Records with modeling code
------------

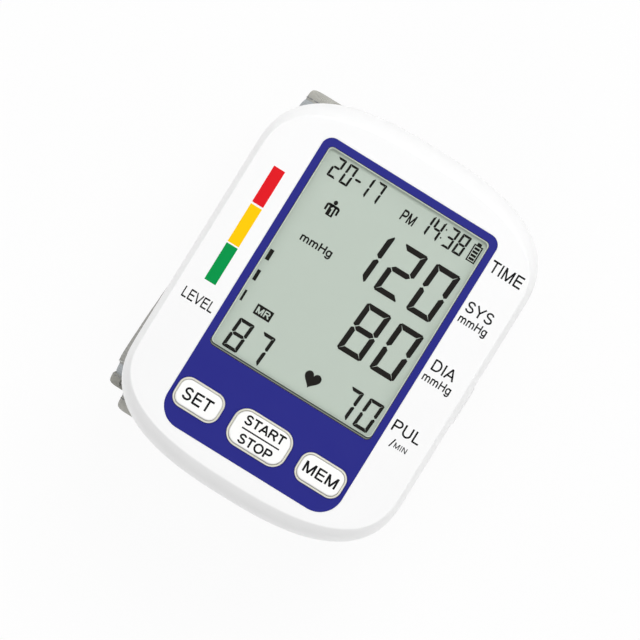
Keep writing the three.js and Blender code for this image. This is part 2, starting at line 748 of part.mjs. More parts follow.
function addAirWay(group) {
  group.add(named('air_manifold', manifold(), blackPlastic));

  const startX = motorX + motorRadius + seatGap;
  const corner = new THREE.Vector3(hoseX, outletY, motorZ);
  const hoseBend = (hoseX - startX) * hoseBendShare;
  const before = corner.clone().setX(hoseX - hoseBend);
  const after = corner.clone().setY(outletY + hoseBend);
  const path = new THREE.CurvePath();
  path.add(new THREE.LineCurve3(corner.clone().setX(startX), before));
  path.add(new THREE.QuadraticBezierCurve3(before, corner, after));
  path.add(new THREE.LineCurve3(after, corner.clone().setY(manifoldStartY - seatGap)));
  const hose = new THREE.ExtrudeGeometry(wireSection(tubeOuterRadius, hoseSides, tubeInnerRadius), {
    steps: hoseSteps,
    extrudePath: path,
  });
  group.add(named('pump_hose', hose, milkySilicone));

  const half = valveWidth / 2;
  const valveX = -(manifoldWidth / 2 + valveGap + half);
  const valveUnderZ = saddleZ(floorRadius, valveX + half) + seatGap;
  const body = block(
    [valveX - half, valveY - valveLength / 2, valveUnderZ],
    [valveX + half, valveY + valveLength / 2, valveUnderZ + valveHeight]);
  const hold = valvePlungerHold + seatGap;
  const bore = at(rodAcross(valvePlungerRadius + seatGap, -hold, overrun), [valveX + half, valveY], motorZ);
  group.add(named('valve_body', cut(body, bore), blackPlastic));

  const tip = valveGap - valveTravel - seatGap;
  const plunger = rodAcross(valvePlungerRadius, -valvePlungerHold, tip);
  group.add(named('valve_plunger', plunger, steel, [valveX + half, valveY, motorZ]));

  const sensorHalf = sensorWidth / 2;
  const sensorUnderZ = boardUnderZ - sensorHeight;
  const chip = block([-sensorHalf, -sensorHalf, sensorUnderZ], [sensorHalf, sensorHalf, boardUnderZ]);
  const portRod = rod(nippleRadius, sensorUnderZ - portReach, sensorUnderZ + overrun);
  group.add(named('pressure_sensor', join(chip, portRod), blackPlastic, [sensorX, valveY, 0]));
  const link = sleeve(tubeOuterRadius, tubeInnerRadius, manifoldTopZ + seatGap, sensorUnderZ - seatGap);
  group.add(named('sensor_hose', link, milkySilicone, [sensorX, valveY, 0]));
}

function addBoard(group) {
  const length = 2 * (screwY - bossRadius - seatGap);
  const board = plate(roundedRectangle(boardWidth, length, windowRadius), boardUnderZ, boardTopZ);
  group.add(named('circuit_board', board, boardGreen, [boardX, 0, 0]));
  const half = chipWidth / 2;
  const chip = block([-half, -half, boardUnderZ - chipHeight], [half, half, boardUnderZ]);
  group.add(named('processor_chip', chip, blackPlastic, [chipX, chipY, 0]));
}

// Cuff loop: outer outlines in the plane across the wrist, run anticlockwise round the opening
function arc(x, z, radius, from, to) {
  const curve = new THREE.EllipseCurve(x, z, radius, radius, from, to);
  return { curve, steps: Math.max(1, Math.ceil((to - from) / bandStepAngle)) };
}

function line(fromX, fromZ, toX, toZ) {
  const curve = new THREE.LineCurve(new THREE.Vector2(fromX, fromZ), new THREE.Vector2(toX, toZ));
  return { curve, steps: 1 };
}

const shoulderOrbit = cuffSaddleRadius - shoulderRadius;

// How far round the saddle a shoulder arc starts, so that it ends on a side at this distance
function shoulderAngle(side) {
  return Math.asin((side - shoulderRadius) / shoulderOrbit);
}

const quarterTurn = Math.PI / 2;
const leftShoulder = shoulderAngle(-cuffLeft);
const rightShoulder = shoulderAngle(strapRight);
const leftShoulderZ = saddleCentreZ + shoulderOrbit * Math.cos(leftShoulder);
const rightShoulderZ = saddleCentreZ + shoulderOrbit * Math.cos(rightShoulder);

// Wide cuff: from under the case, over the left shoulder and down to its end
function cuffCurves(endZ) {
  const start = Math.acos(cuffStartX / cuffSaddleRadius);
  return [
    arc(0, saddleCentreZ, cuffSaddleRadius, start, quarterTurn + leftShoulder),
    arc(cuffLeft + shoulderRadius, leftShoulderZ, shoulderRadius, quarterTurn + leftShoulder, Math.PI),
    line(cuffLeft, leftShoulderZ, cuffLeft, endZ),
  ];
}

function sideEndAngle() {
  return Math.acos((cuffStartX + seatGap) / cuffSaddleRadius);
}

// Strap's side: from its bend up the right side and in under the case
function sideCurves(inset) {
  const end = sideEndAngle() - inset;
  return [
    line(strapRight, strapBendRadius + seatGap, strapRight, rightShoulderZ),
    arc(strapRight - shoulderRadius, rightShoulderZ, shoulderRadius, 0, quarterTurn - rightShoulder),
    arc(0, saddleCentreZ, cuffSaddleRadius, quarterTurn - rightShoulder, end),
  ];
}

// Strap's base: the two lower bends and the flat stretch that the monitor stands on
function baseCurves() {
  const left = strapLeft + strapBendRadius;
  const right = strapRight - strapBendRadius;
  return [
    arc(left, strapBendRadius, strapBendRadius, Math.PI, 3 * quarterTurn),
    line(left, 0, right, 0),
    arc(right, strapBendRadius, strapBendRadius, 3 * quarterTurn, 4 * quarterTurn),
  ];
}

// Strap's tip: up the left side, outside the wide cuff
function tipCurves(topZ) {
  return [line(strapLeft, topZ, strapLeft, strapBendRadius + seatGap)];
}

// Points along the curves, drawn in towards the opening by depth
function offsetPoints(curves, depth) {
  const points = [];
  curves.forEach(({ curve, steps }, part) => {
    for (let step = part ? 1 : 0; step <= steps; step += 1) {
      const point = curve.getPoint(step / steps);
      const tangent = curve.getTangent(step / steps);
      points.push(point.add(new THREE.Vector2(-tangent.y, tangent.x).multiplyScalar(depth)));
    }
  });
  return points;
}

// One layer of the cuff: a strip between two depths, with its width along the wrist
function strip(curves, outerDepth, innerDepth, width, shift) {
  const inner = offsetPoints(curves, innerDepth).reverse();
  const shape = new THREE.Shape([...offsetPoints(curves, outerDepth), ...inner]);
  const layer = new THREE.ExtrudeGeometry(shape, { depth: width, bevelEnabled: false });
  return layer.rotateX(quarterTurn).translate(0, shift + width / 2, 0);
}

// The tapes that wrap the two long edges of a stretch of cuff
function edgeTapes(curves, thickness, width, tape, shift) {
  return [1, -1].map((side) => strip(curves, 0, thickness, tape, shift + side * (width - tape) / 2));
}

// One tape that runs down a long edge, across the end and back up the other long edge
function endedTape(curves, end, thickness, width, tape, shift) {
  const [upper, lower] = edgeTapes(curves, thickness, width, tape, shift);
  return join(upper, lower, strip(end, 0, thickness, width - tape, shift));
}

const coreDepth = coverThickness + seatGap;
const bladderDepth = coreDepth + coreThickness + seatGap;
const cuffLiningDepth = bladderDepth + bladderThickness + seatGap;
const cuffLayerWidth = cuffWidth - 2 * (cuffBinding + seatGap);
const strapLayerWidth = strapWidth - 2 * (strapBinding + seatGap);

function addWideCuff(group) {
  const whole = cuffCurves(cuffEndZ);
  const curves = cuffCurves(cuffEndZ + cuffBinding + seatGap);
  const coreWidth = cuffLayerWidth - 2 * coreMargin;
  const hole = (radius, place) => at(rod(radius, cuffEndZ, faceZ), place);
  const screwHoles = cuffScrewPlaces.map((place) => hole(screwShankRadius + seatGap, place));
  const coverStrip = strip(curves, 0, coverThickness, cuffLayerWidth, cuffShift);
  const cover = cut(coverStrip, hole(cuffNippleRadius + seatGap, [0, airY]), ...screwHoles);
  group.add(named('cuff_cover', cover, loopFabric));
  const coreStrip = strip(curves, coreDepth, coreDepth + coreThickness, coreWidth, cuffShift);
  const core = cut(coreStrip, hole(nippleFlangeRadius + seatGap, [0, airY]), ...screwHoles);
  group.add(named('cuff_core', core, corePlastic));
  const bladder = strip(curves, bladderDepth, bladderDepth + bladderThickness, coreWidth, cuffShift);
  group.add(named('cuff_bladder', bladder, bladderFilm));
  const lining = strip(curves, cuffLiningDepth, cuffThickness, cuffLayerWidth, cuffShift);
  group.add(named('cuff_lining', lining, liningFabric));
  const end = [line(cuffLeft, cuffEndZ + cuffBinding, cuffLeft, cuffEndZ)];
  const tape = endedTape(whole, end, cuffThickness, cuffWidth, cuffBinding, cuffShift);
  group.add(named('cuff_tape', tape, bindingFabric));
}

// A stretch of strap: cover, stiffening core and inner face between its edge tapes
function addStrapStretch(group, name, curves, inner) {
  const coreWidth = strapLayerWidth - 2 * coreMargin;
  const cover = strip(curves, 0, coverThickness, strapLayerWidth, strapShift);
  group.add(named(`${name}_cover`, cover, loopFabric));
  const core = strip(curves, coreDepth, coreDepth + coreThickness, coreWidth, strapShift);
  group.add(named(`${name}_core`, core, corePlastic));
  const face = strip(curves, bladderDepth, strapThickness, strapLayerWidth - inner.margin, strapShift);
  group.add(named(`${name}_${inner.name}`, face, inner.look));
}

function addStrap(group) {
  const lining = { name: 'lining', look: liningFabric, margin: 0 };
  const hook = { name: 'hook', look: hookFabric, margin: 2 * hookMargin };
  const tapeSizes = [strapThickness, strapWidth, strapBinding, strapShift];

  const inset = (strapBinding + seatGap) / cuffSaddleRadius;
  addStrapStretch(group, 'side', sideCurves(inset), lining);
  const tapeAngle = strapBinding / cuffSaddleRadius;
  const rootEnd = arc(0, saddleCentreZ, cuffSaddleRadius, sideEndAngle() - tapeAngle, sideEndAngle());
  const sideTape = endedTape([...sideCurves(tapeAngle), rootEnd], [rootEnd], ...tapeSizes);
  group.add(named('side_tape', sideTape, bindingFabric));

  addStrapStretch(group, 'base', baseCurves(), lining);
  const [upper, lower] = edgeTapes(baseCurves(), ...tapeSizes);
  group.add(named('base_tape_upper', upper, bindingFabric));
  group.add(named('base_tape_lower', lower, bindingFabric));

  addStrapStretch(group, 'tip', tipCurves(tipTopZ - strapBinding - seatGap), hook);
  const tipEnd = [line(strapLeft, tipTopZ, strapLeft, tipTopZ - strapBinding)];
  group.add(named('tip_tape', endedTape(tipCurves(tipTopZ), tipEnd, ...tapeSizes), bindingFabric));
}

// The stub that feeds the cuff's bladder, and the screws that hold the cuff's core to the case
function addCuffFixings(group) {
  const coreUnderZ = cuffCrownZ - coreDepth - coreThickness;
  const nipple = turned([[airWayRadius, 0], [nippleFlangeRadius, 0], [nippleFlangeRadius, coreThickness],
    [cuffNippleRadius, coreThickness], [cuffNippleRadius, manifoldUnderZ + cuffNippleEntry - coreUnderZ],
    [airWayRadius, manifoldUnderZ + cuffNippleEntry - coreUnderZ], [airWayRadius, 0]]);
  group.add(named('cuff_air_stub', nipple, blackPlastic, [0, airY, coreUnderZ]));
  const headZ = floorCrownZ + seatGap;
  const cuffScrew = screw(cuffScrewHeadRadius, cuffScrewHeadHeight, screwShankRadius, headZ - coreUnderZ);
  cuffScrewPlaces.forEach(([x, y], i) => {
    const mesh = named(`cuff_screw_${i + 1}`, cuffScrew, steel, [x, y, headZ]);
    mesh.rotation.x = Math.PI;
    group.add(mesh);
  });
}

const displayCase = new THREE.Group();
addCase(displayCase);
addDisplay(displayCase);
addButtons(displayCase);
addBoard(displayCase);
addBatteries(displayCase);
addPump(displayCase);
addAirWay(displayCase);

const cuff = new THREE.Group();
addWideCuff(cuff);
addStrap(cuff);
addCuffFixings(cuff);

const monitor = new THREE.Group();
monitor.add(displayCase, cuff);

export default monitor;
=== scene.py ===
"""Wrist blood pressure monitor, dressed round its CAD frame.

The frame is metres, +X the display's right, +Y its top edge, +Z out of the display.
"""

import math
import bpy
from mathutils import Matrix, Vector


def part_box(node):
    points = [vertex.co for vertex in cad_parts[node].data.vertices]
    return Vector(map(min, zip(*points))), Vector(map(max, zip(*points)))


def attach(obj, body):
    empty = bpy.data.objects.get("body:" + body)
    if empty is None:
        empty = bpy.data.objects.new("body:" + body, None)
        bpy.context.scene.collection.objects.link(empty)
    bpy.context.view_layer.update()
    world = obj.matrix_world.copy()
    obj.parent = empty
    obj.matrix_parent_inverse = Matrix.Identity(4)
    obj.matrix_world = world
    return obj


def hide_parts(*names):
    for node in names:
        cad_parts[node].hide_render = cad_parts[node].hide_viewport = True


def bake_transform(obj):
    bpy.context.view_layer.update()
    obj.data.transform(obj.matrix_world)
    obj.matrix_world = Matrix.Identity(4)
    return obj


bl_info = {
    "name": "Wrist Monitor Dresser",
    "version": (1, 0, 0),
    "blender": (4, 5, 0),
    "location": "View3D > Sidebar > Monitor",
    "description": "Models the visible pieces of a wrist blood pressure monitor round its CAD frame",
    "category": "Object",
}

import bpy
from mathutils import Vector

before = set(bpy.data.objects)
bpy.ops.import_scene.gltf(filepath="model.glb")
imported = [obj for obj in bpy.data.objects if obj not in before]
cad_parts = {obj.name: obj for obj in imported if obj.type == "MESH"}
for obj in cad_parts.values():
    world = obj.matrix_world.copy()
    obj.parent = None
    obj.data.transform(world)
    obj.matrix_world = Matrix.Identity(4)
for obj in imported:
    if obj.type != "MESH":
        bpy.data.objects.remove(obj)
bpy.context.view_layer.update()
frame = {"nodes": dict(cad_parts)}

MM = 0.001

# Outlines and levels read from the frame
PANEL_LOW, PANEL_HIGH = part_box("front_panel")
LENS_LOW, LENS_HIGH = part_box("display_lens")
CASE_LOW, CASE_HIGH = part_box("case_bottom")
DOOR_LOW, DOOR_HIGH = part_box("battery_door")
CUFF_LOW, CUFF_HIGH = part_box("cuff_tape")
STRAP_LOW, STRAP_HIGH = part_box("side_tape")
FACE_Z = PANEL_HIGH.z
PANEL_UNDER_Z = LENS_HIGH.z
FACE_UNDER_Z = LENS_LOW.z
GLASS_TOP_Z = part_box("display_glass")[1].z
PARTING_HIGH_Z = CASE_HIGH.z + 0.2 * MM
CASE_WIDTH = CASE_HIGH.x - CASE_LOW.x
CASE_LENGTH = CASE_HIGH.y - CASE_LOW.y
# The window is the lens less the edge that the panel covers
WINDOW_LOW = (LENS_LOW.x + 0.8 * MM, LENS_LOW.y + 0.65 * MM)
WINDOW_HIGH = (LENS_HIGH.x - 0.8 * MM, LENS_HIGH.y - 0.8 * MM)


def colour(text):
    """An sRGB hex value as linear red, green, blue and alpha."""
    channels = [int(text[i:i + 2], 16) / 255 for i in (1, 3, 5)]
    return [c / 12.92 if c <= 0.04045 else ((c + 0.055) / 1.055) ** 2.4 for c in channels] + [1.0]


def number(title, about, value, **kind):
    return bpy.props.FloatProperty(name=title, description=about, default=value, **kind)


def length(title, about, millimetres):
    return number(title, about, millimetres * MM, unit="LENGTH", subtype="DISTANCE", precision=5)


def paint(title, about, text):
    return bpy.props.FloatVectorProperty(
        name=title, description=about, default=colour(text), size=4, min=0, max=1, subtype="COLOR")


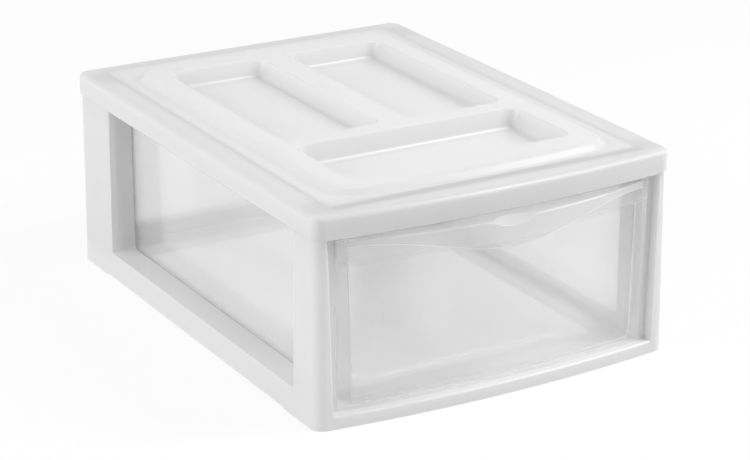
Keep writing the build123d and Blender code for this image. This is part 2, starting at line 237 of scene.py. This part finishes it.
bpy.ops.mesh.primitive_plane_add(size=floor_size, location=(0, 0, 0))
floor = bpy.context.object
floor.name = "floor"
floor.data.materials.append(white_paper())


# ---- light -------------------------------------------------------------------------
def facing(way):
    """The turn that points a lamp or a camera along a direction, upright."""
    return way.to_track_quat("-Z", "Y").to_euler()


def softbox(name, place, aim, width, height, power):
    """A rectangular area lamp that faces a point."""
    lamp = bpy.data.lights.new(name, "AREA")
    lamp.shape = "RECTANGLE"
    lamp.size = width
    lamp.size_y = height
    lamp.energy = power
    holder = bpy.data.objects.new(name, lamp)
    bpy.context.scene.collection.objects.link(holder)
    holder.location = place
    holder.rotation_euler = facing(Vector(aim) - Vector(place))


# one wide lamp at each side, and a small one that draws the thin lines on the edges
softbox("left_softbox", place=(-1.9, 0.35, 0.9), aim=(0, 0, 0.08),
        width=1.5, height=1.3, power=26)
softbox("edge_softbox", place=(0.85, -0.63, 1.55), aim=(0, 0, 0.1),
        width=0.35, height=0.35, power=11)
softbox("right_softbox", place=(1.7, -1.15, 1.5), aim=(0, -0.1, 0.08),
        width=1.1, height=1.0, power=23)

world = bpy.data.worlds.new("studio_white")
bpy.context.scene.world = world
world.use_nodes = True
sky = world.node_tree
sky.nodes.clear()
level = add(sky, "ShaderNodeMapRange", {"To Min": room_light, "To Max": room_white},
            {"Value": seen_as_white(sky)})
air = add(sky, "ShaderNodeBackground", {"Color": srgb("#FFFFFF")},
          {"Strength": level.outputs["Result"]})
add(sky, "ShaderNodeOutputWorld", {}, {"Surface": air.outputs["Background"]})

# ---- camera ------------------------------------------------------------------------
forward = Vector((-math.sin(camera_azimuth) * math.cos(camera_elevation),
                  math.cos(camera_azimuth) * math.cos(camera_elevation),
                  -math.sin(camera_elevation)))
camera = bpy.data.objects.new("camera", bpy.data.cameras.new("camera"))
bpy.context.scene.collection.objects.link(camera)
camera.data.sensor_width = 36.0
camera.data.lens = camera_lens
camera.data.clip_end = 50.0
camera.location = camera_aim - camera_distance * forward
camera.rotation_euler = facing(forward)
bpy.context.scene.camera = camera

bpy.context.scene.view_settings.view_transform = "Standard"
bpy.context.scene.cycles.use_denoising = True
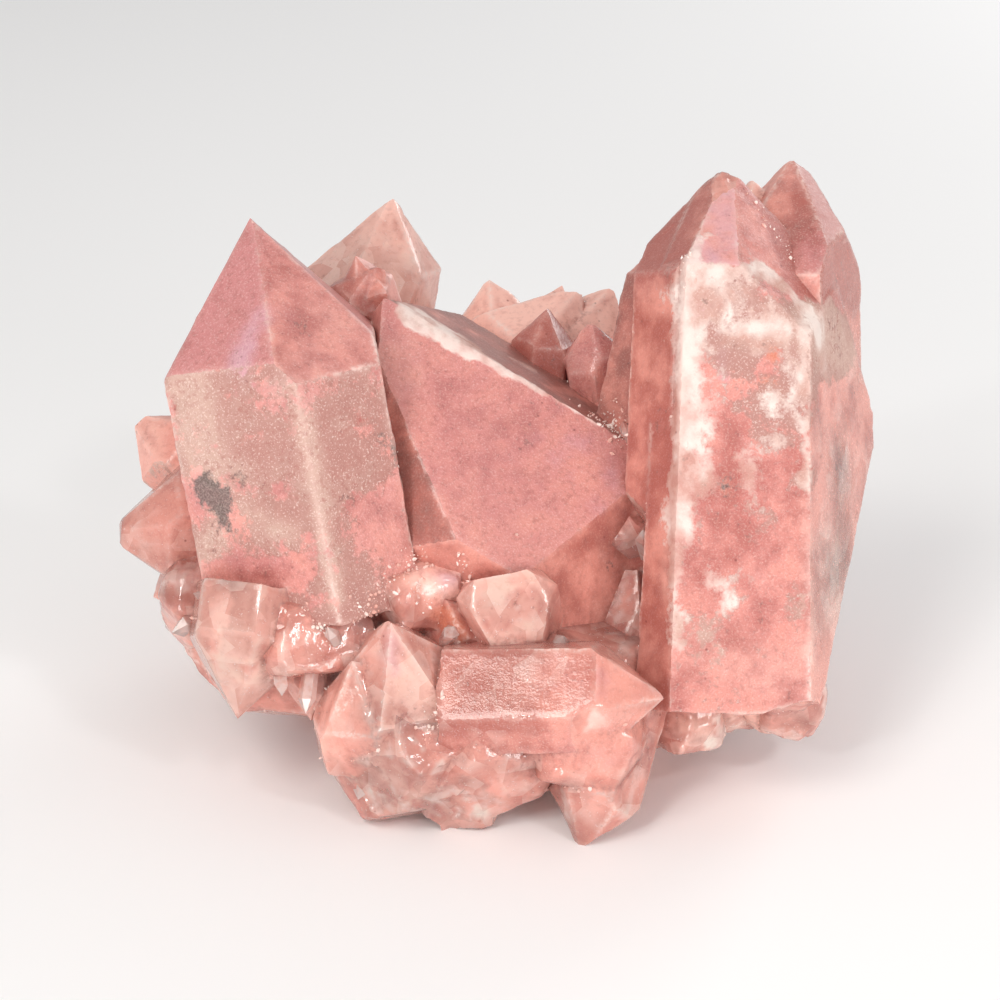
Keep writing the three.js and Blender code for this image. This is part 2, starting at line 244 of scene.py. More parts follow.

------------

Stated goal
Extract the lines from the line with "const displayCase = new THREE.Group();" to the line with "in imported if", inclusive, reproducing them exactly and leaving out every other line.

Written solution
const displayCase = new THREE.Group();
addCase(displayCase);
addDisplay(displayCase);
addButtons(displayCase);
addBoard(displayCase);
addBatteries(displayCase);
addPump(displayCase);
addAirWay(displayCase);

const cuff = new THREE.Group();
addWideCuff(cuff);
addStrap(cuff);
addCuffFixings(cuff);

const monitor = new THREE.Group();
monitor.add(displayCase, cuff);

export default monitor;
=== scene.py ===
"""Wrist blood pressure monitor, dressed round its CAD frame.

The frame is metres, +X the display's right, +Y its top edge, +Z out of the display.
"""

import math
import bpy
from mathutils import Matrix, Vector


def part_box(node):
    points = [vertex.co for vertex in cad_parts[node].data.vertices]
    return Vector(map(min, zip(*points))), Vector(map(max, zip(*points)))


def attach(obj, body):
    empty = bpy.data.objects.get("body:" + body)
    if empty is None:
        empty = bpy.data.objects.new("body:" + body, None)
        bpy.context.scene.collection.objects.link(empty)
    bpy.context.view_layer.update()
    world = obj.matrix_world.copy()
    obj.parent = empty
    obj.matrix_parent_inverse = Matrix.Identity(4)
    obj.matrix_world = world
    return obj


def hide_parts(*names):
    for node in names:
        cad_parts[node].hide_render = cad_parts[node].hide_viewport = True


def bake_transform(obj):
    bpy.context.view_layer.update()
    obj.data.transform(obj.matrix_world)
    obj.matrix_world = Matrix.Identity(4)
    return obj


bl_info = {
    "name": "Wrist Monitor Dresser",
    "version": (1, 0, 0),
    "blender": (4, 5, 0),
    "location": "View3D > Sidebar > Monitor",
    "description": "Models the visible pieces of a wrist blood pressure monitor round its CAD frame",
    "category": "Object",
}

import bpy
from mathutils import Vector

before = set(bpy.data.objects)
bpy.ops.import_scene.gltf(filepath="model.glb")
imported = [obj for obj in bpy.data.objects if obj not in before]
cad_parts = {obj.name: obj for obj in imported if obj.type == "MESH"}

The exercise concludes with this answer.